DG: I am interested in the derivation of the word hysteria, which is in the title of the project, and how it simultaneously refers to both the uterus and a sort of frenzied emotion. Tell me more about your intention with this dual meaning.
DF: The meaning of hysteria touches on a number of the issues I was confronting. Emotionally, I bordered on “hysteria” at times out of fear of the cancer but I was also grappling with the notion that the removal of my womb meant the loss of my essential femininity, as represented by the dresses.
DG: Where do you see these photographs going, and in what ways do you see them contributing to the dialogue on human health issues?
DF: I’d like to think that the series will act as a mirror, especially for the women facing their own journey through a hysterectomy and help them come to terms with their own loss, as it has helped me.

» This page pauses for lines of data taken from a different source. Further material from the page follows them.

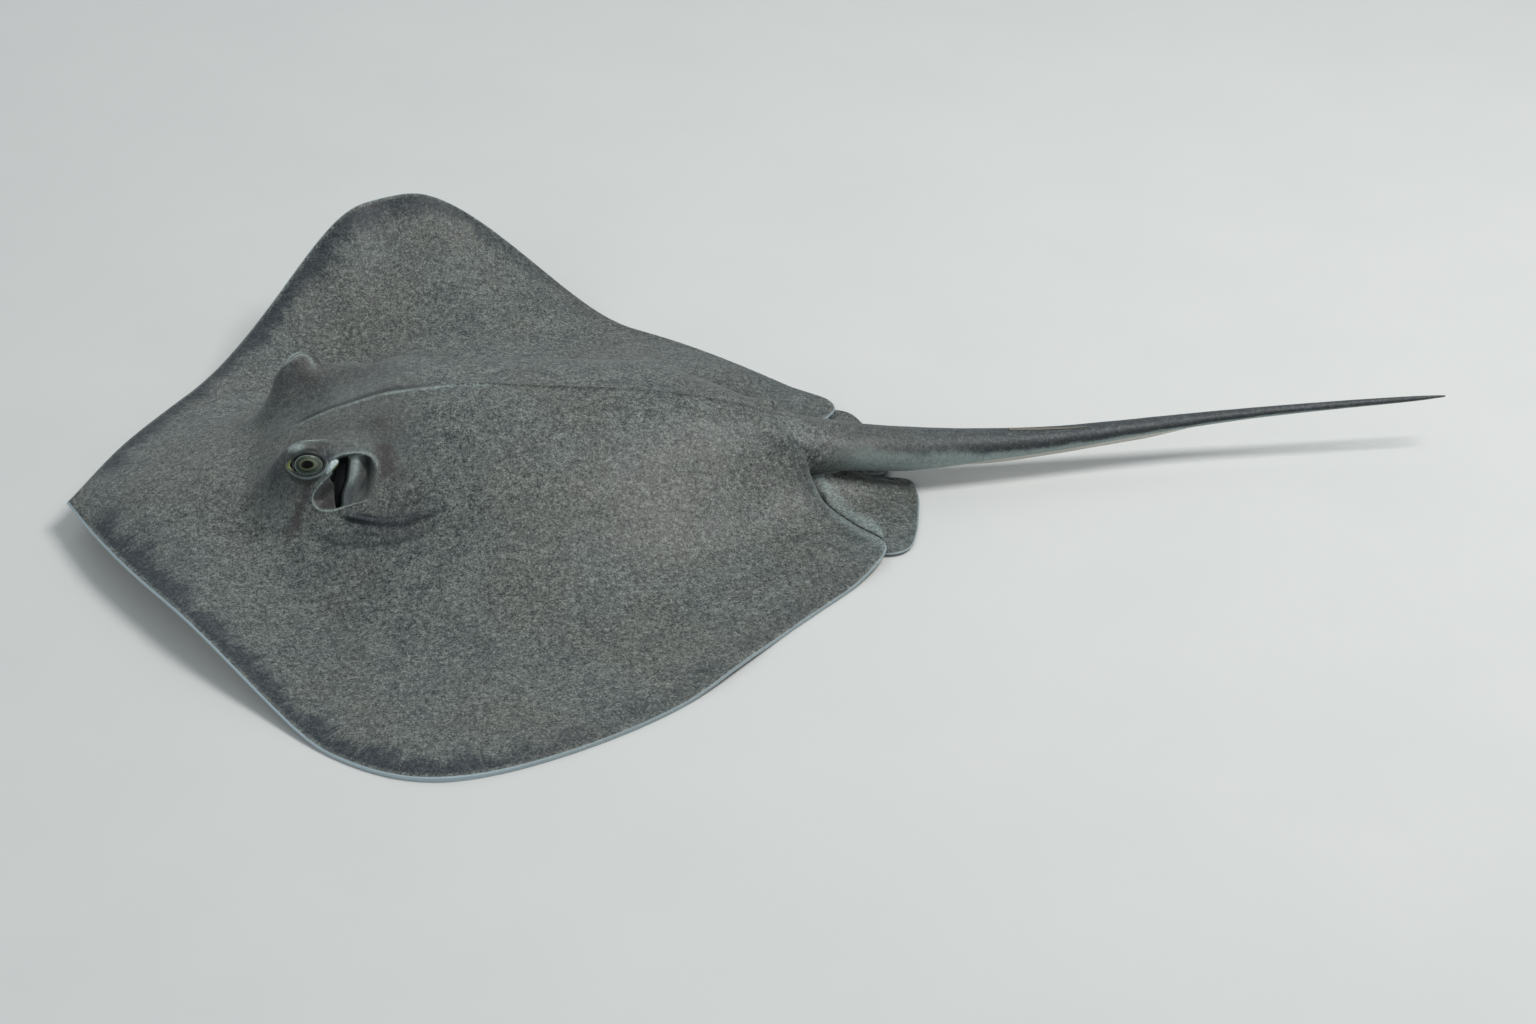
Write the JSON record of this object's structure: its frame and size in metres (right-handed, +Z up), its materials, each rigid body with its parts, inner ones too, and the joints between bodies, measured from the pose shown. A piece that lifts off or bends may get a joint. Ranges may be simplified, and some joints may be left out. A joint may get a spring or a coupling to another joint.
{
  "type": "southern stingray model",
  "caption": "Life-size still model of a southern stingray lying on its belly, the right wing curled up and the tail straight behind.",
  "frame": {"origin": "on the flat of the belly, on the midline, 400 mm behind the snout tip, at floor level", "axes": "+X to the tail, +Y to the animal's right, +Z up from the floor"},
  "size_m": [1.338, 0.8824, 0.1323],
  "materials": {
    "skin": "wet-looking grey-brown skin with fine dark and pale speckles above, off-white below",
    "eye": "glossy eye with a grey-green ringed iris and a black pupil",
    "sting": "dull grey-bone dentine with fine lengthwise grooves"
  },
  "bodies": {
    "root": {"head": "skin", "trunk": "skin", "wing_left": "skin", "wing_right": "skin", "pelvic_fin_left": "skin", "pelvic_fin_right": "skin", "tail_base": "skin", "tail_middle": "skin", "tail_tip": "skin", "sting": "sting", "eye_left": "eye", "eye_right": "eye"}
  },
  "joints": []
}
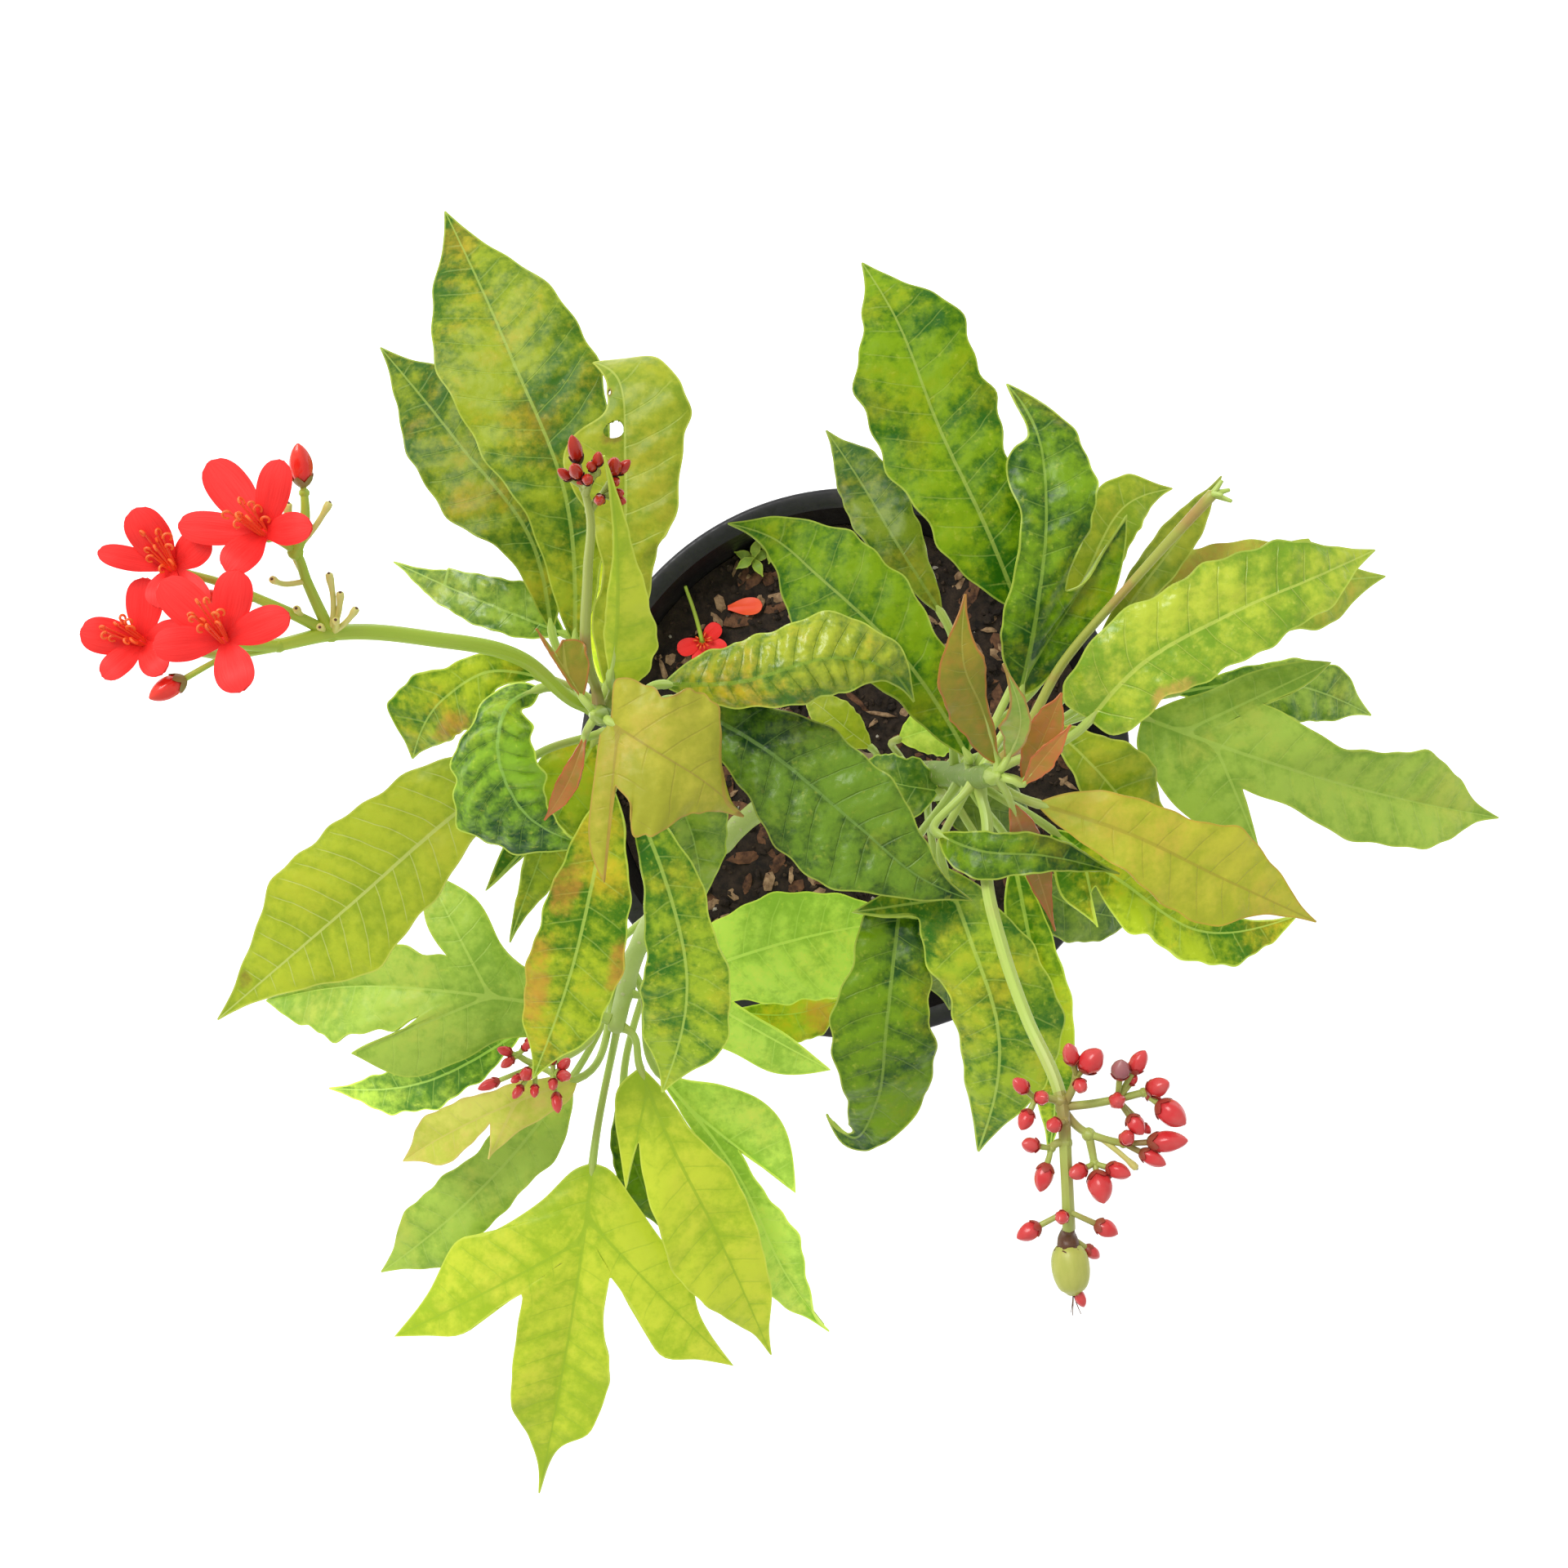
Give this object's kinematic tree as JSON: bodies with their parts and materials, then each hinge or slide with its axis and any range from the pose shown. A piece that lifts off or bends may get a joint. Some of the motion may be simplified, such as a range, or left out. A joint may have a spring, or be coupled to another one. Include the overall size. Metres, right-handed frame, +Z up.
{
  "type": "potted jatropha",
  "caption": "A bushy jatropha with lobed glossy leaves, red flowers and buds on thin stalks, growing from soil in a black plastic nursery pot",
  "frame": {"origin": "centre of the flat underside of the pot, where it stands on the floor", "axes": "+Z is up along the pot's axis; in the picture, taken from straight above, +X is to the right and +Y is to the top; the fork of the stems leans toward -X"},
  "size_m": [0.3714, 0.3755, 0.4945],
  "materials": {
    "pot_plastic": "black moulded plastic, satin",
    "soil": "dark damp potting soil with bark chips",
    "bark": "brown-green bark with leaf scars",
    "green_leaf": "glossy clear green with pale veins",
    "dark_leaf": "glossy dark green with pale veins",
    "lime_leaf": "glossy lime yellow with pale veins",
    "young_leaf": "glossy bronze green",
    "flower_stalk": "smooth yellow-green with brown collars",
    "bud": "satin crimson, on green stalks",
    "petal": "satin bright red with orange stamens"
  },
  "bodies": {
    "root": {"fallen_flower": "petal", "fallen_petal": "petal", "flower_1": "petal", "flower_2": "petal", "flower_3": "petal", "flower_4": "petal", "leaf_left_01": "green_leaf", "leaf_left_02": "green_leaf", "leaf_left_03": "green_leaf", "leaf_left_04": "green_leaf", "leaf_left_05": "dark_leaf", "leaf_left_06": "green_leaf", "leaf_left_07": "green_leaf", "leaf_left_08": "dark_leaf", "leaf_left_09": "lime_leaf", "leaf_left_11": "green_leaf", "leaf_left_12": "lime_leaf", "leaf_left_13": "green_leaf", "leaf_left_14": "green_leaf", "leaf_left_15": "dark_leaf", "leaf_left_16": "green_leaf", "leaf_left_17": "green_leaf", "leaf_low_01": "lime_leaf", "leaf_low_02": "lime_leaf", "leaf_low_03": "green_leaf", "leaf_low_04": "green_leaf", "leaf_low_05": "green_leaf", "leaf_low_06": "green_leaf", "leaf_low_07": "green_leaf", "leaf_low_08": "green_leaf", "leaf_right_00": "green_leaf", "leaf_right_01": "green_leaf", "leaf_right_02": "green_leaf", "leaf_right_03": "green_leaf", "leaf_right_04": "green_leaf", "leaf_right_05": "green_leaf", "leaf_right_06": "green_leaf", "leaf_right_07": "green_leaf", "leaf_right_08": "green_leaf", "leaf_right_09": "green_leaf", "leaf_right_10": "lime_leaf", "leaf_right_11": "green_leaf", "leaf_right_12": "green_leaf", "leaf_right_13": "green_leaf", "leaf_right_14": "green_leaf", "leaf_right_15": "green_leaf", "leaf_right_16": "green_leaf", "leaf_right_17": "dark_leaf", "leaf_right_18": "green_leaf", "leaf_trunk_01": "dark_leaf", "leaf_trunk_02": "dark_leaf", "left_shoot_tip": "young_leaf", "pot": "pot_plastic", "right_shoot_tip": "young_leaf", "soil": "soil", "spray_buds_left": "bud", "spray_buds_low": "bud", "spray_buds_right": "bud", "spray_flowers": "flower_stalk", "stems": "bark"}
  },
  "joints": []
}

Diane Fenster’s art first received notice during the era of early experimentations with digital imaging. Her work has been called an important voice in the development of a true digital aesthetic. She views herself as an alchemist, using digital tools to delve into fundamental human issues. Her images appear the APERTURE monograph METAMORPHOSES: PHOTOGRAPHY IN THE ELECTRONIC AGE, WOMEN, ART AND TECHNOLOGY published by MIT press, ART IN THE DIGITAL AGE edited by Bruce Wands, School of Visual Art, NYC and her work is internationally exhibited and is part of museum, corporate and private collections.
Recently Fenster has been venturing into an exploration of imagery that has its roots in toy camera photography, alternative process and photo-encaustic. Silver Award Tokyo International Foto Awards for HY•ST•ER•IA. Her work was exhibited in the 4th Biennale of Fine Art and Documentary Photography in Berlin, she received Honorable Mentions in the 9th Pollux Awards, 7th, 8th, 11th and 12th Julia Margaret Cameron Awards and the Moscow Photo Awards, included in the Alternative Process exhibits juried by Christopher James at the Center for Fine Art Photography and the Texas Photo Society, published in the DIFFUSION ANNUAL 2016 and will be in the upcoming DIFFUSION ANNUAL X. Diane Fenster & the Wandering Womb (HY•ST•ER•IA series) was published in Harvard’s OD Review. HY•ST•ER•IA is included in Femme Fotale’s upcoming Health issue and in Underexposed Magazine. HY•ST•ER•IA images were selected for the National Photography Competition-Developed Work at the Midwest Center for Photography. Images from the Midnight Mysteries series appeared in the premier issue of All About Photo selected by editor, juror, Sandrine Hermand-Grisel.
Memory of an Extinct Anatomy was accepted into the Women’s Caucus for the Arts/Colorado Chapter “Passage” exhibition at the Liza Knoll Gallery in Denver, CO–opening November 15th, 2019.